The 1950 band, featured winners Stan Getz, Lee Konitz, Max Roach, as well as popular favorites, Gillespie, and DeFranco. Done for Columbia it produced “Double Date,” and “No Figs.” Fine solos abound, but the most interesting aspect is the tunes themselves, Rugolo’s “Date,” is really “Fine and Dandy,” while Tristano’s “No Figs,” is actually the old warhorse “[Back Home Again in] Indiana,” (which explains the humorous title, as Fig or Moldy Fig, was a term used to jibe Dixieland players)!
1951’s session featured previous winners Davis, Konitz, Roach, and Getz, new members George Shearing, and Terry Gibbs. Released by Capitol, it demonstrates the next development in Jazz – Cool – with “Early Spring,” and “Local 802 Blues.”
The 1953 All-Star session was really the last regular release by Metronome Poll winners, and is interesting for that they recorded two discs, each a two-part version of one tune, “St. Louis Blues,” and “How High The Moon.” The band included a fascinating mix of Swing and modern, including Lester Young, Roy Eldridge, and Teddy Wilson, juxtaposed to Max Roach, Warne Marsh, Terry Gibbs, and Billy Eckstine. Recorded for MGM, and still at 78 rpm, the first side belongs to Mr. B, while the band dominated the second half for both songs. The blend of the old and new works very well, a testament to the ability of Jazzmen of different styles, to merge their sounds, and produce outstanding results.
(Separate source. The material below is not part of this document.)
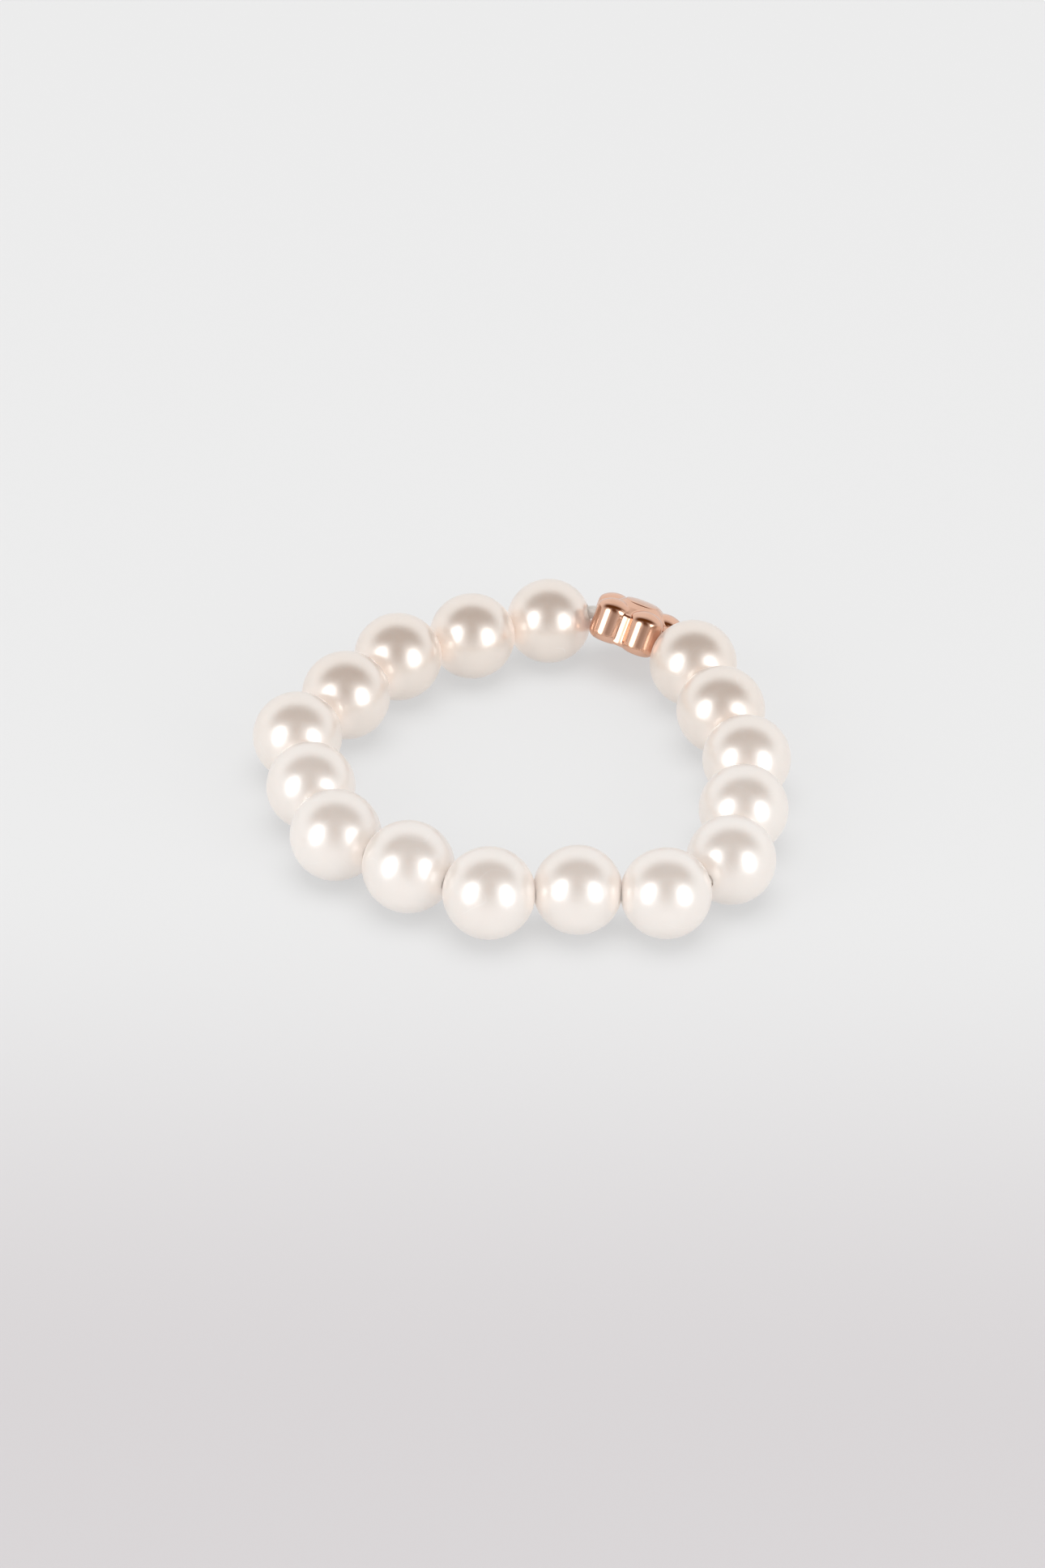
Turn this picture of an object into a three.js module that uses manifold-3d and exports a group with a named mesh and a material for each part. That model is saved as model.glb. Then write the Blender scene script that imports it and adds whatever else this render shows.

The final Metronome All-Star date occurred in 1956, and represented the end of an era. It was recorded on a twelve inch LP, a major break from all previous dates, by Clef Records. Side one belonged to the individual poll winners, while the other side belonged to Count Basie’s Orchestra, with Ella Fitzgerald and Joe Williams. It featured one long jam session on “Billie’s Bounce,” with an impressive line-up, including Art Blakey, Thad Jones, Tony Scott, Lee Konitz, Zoot Sims, Billy Taylor, and Charles Mingus. Side two featured the Count’s orchestra, including Jones, Benny Powell, Marshall Royal, Frank Foster, Frank Wess, and Freddie Green, with Joe Williams and Ella on vocals! It showcased their most recent hits, “April In Paris,” and “Everyday I Have The Blues,” as well as “Basie’s Back In Town,” and “Party Blues.” A “bonus” track on the album features George Wallington doing “Lady Fair.” The album presents an impressive roster of talent and was a rather fitting end to an era.
These All-Star recordings presented an amazing collection of musicians, one would not normally have heard together, but they’re also indicative of more. They help trace the evolution and popularity of the music. The fame and influence of various musicians can also be plotted, from the Swing Era stardom of Benny Goodman, to the BeBop and Cool influence of Miles Davis, to the consistent popularity of Count Basie. With these All-Star recording sessions, the path of Jazz as popular music is traced from its height during the Swing Era to the fragmentation during the 1950s, with numerous aural stops along the way.